I hear this one pop up in schools a lot. Well meaning careers or teachers request that the child eats the “healthy” items from their lunch box first then the other items.  There’s so much to unpack here from how do we decide what’s “healthy” and what’s “unhealthy” (eg a black bean brownie - it’s made from balckbeans with plenty of nutrition, but it also has sugar and fat - so how would someone else rate that?), to inadvertently elevating the “less healthy” items to be even more desirable, to overriding your child’s natural ability to regulate their appetite. I’m not a fan at all.
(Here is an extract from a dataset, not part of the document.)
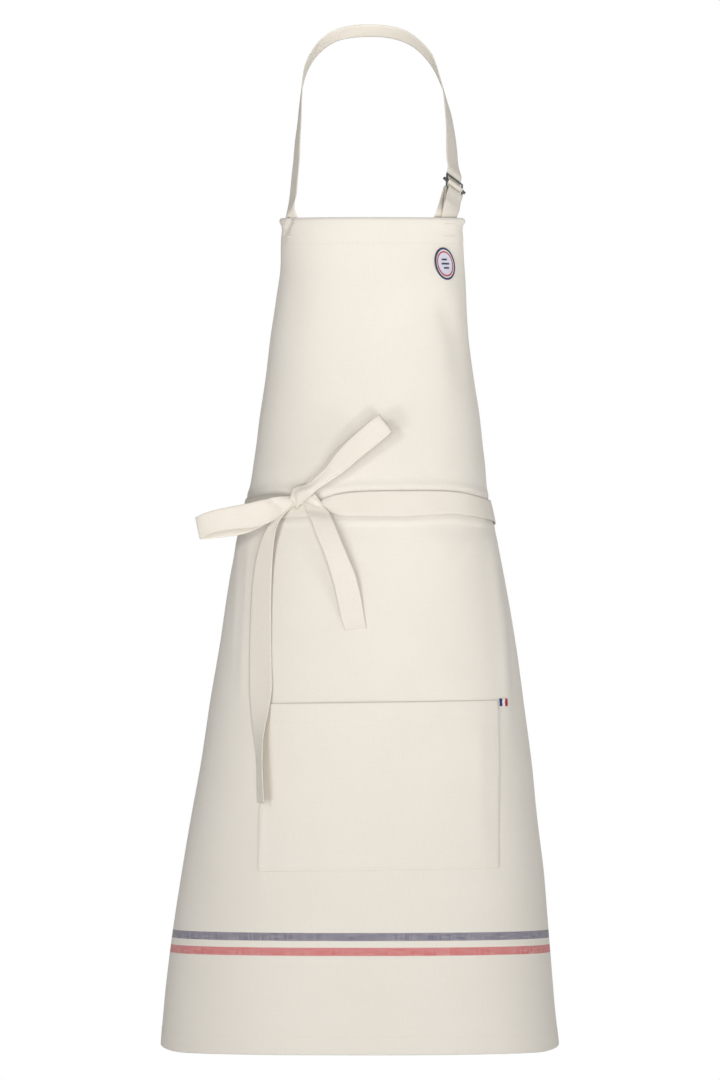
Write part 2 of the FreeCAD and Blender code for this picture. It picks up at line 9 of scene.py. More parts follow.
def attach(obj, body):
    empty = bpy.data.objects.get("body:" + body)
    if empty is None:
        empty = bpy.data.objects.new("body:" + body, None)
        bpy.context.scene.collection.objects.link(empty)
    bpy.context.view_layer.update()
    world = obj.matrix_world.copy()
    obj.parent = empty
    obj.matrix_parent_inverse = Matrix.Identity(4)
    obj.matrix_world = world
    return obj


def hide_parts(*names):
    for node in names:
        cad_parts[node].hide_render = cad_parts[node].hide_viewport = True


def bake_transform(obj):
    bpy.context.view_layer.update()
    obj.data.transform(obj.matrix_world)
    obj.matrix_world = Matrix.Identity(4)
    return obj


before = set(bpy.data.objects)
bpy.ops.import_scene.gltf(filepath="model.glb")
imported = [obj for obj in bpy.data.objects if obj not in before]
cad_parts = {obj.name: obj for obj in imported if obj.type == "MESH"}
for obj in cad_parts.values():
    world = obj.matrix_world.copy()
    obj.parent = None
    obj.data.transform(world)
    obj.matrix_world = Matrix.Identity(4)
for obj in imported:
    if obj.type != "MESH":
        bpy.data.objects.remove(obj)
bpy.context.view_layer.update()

What to do instead - Parents should pack a lunch box with a combination of food that suits their child and the child decides what and how much they consume in the order they chose. Over the course of they day, week or month even, children are likely to consume all the nutrition they need and don’t need their food intake micromanaged. 


5. Praising your child for eating…


Did this one surprise you? When you see your child do a good job of eating something new or eating more than they ever have, it feels natural to recognise and reward that right?

The problem with positive reinforcement like this is that it tends to make your child feel they are an actor in a performance, and puts a lot of pressure on them. They want Mum and Dad to be happy with them, they want that positive feedback, but they also don’t want to disappoint you. If they feel they can’t live up to your standards and elicit that level of praise every time they eat, it can make them feel like they don’t want to try in the first place.


What to do instead: It’s best to remain completely neutral about food and never comment on how much was or wasn’t eaten. Too much positive reinforcement over the quantity your child has eaten can also lead them to ignore their appetite and try to eat to please Mum and Dad. This goes for the lunch box too - don’t put pressure on them to eat the whole thing everyday.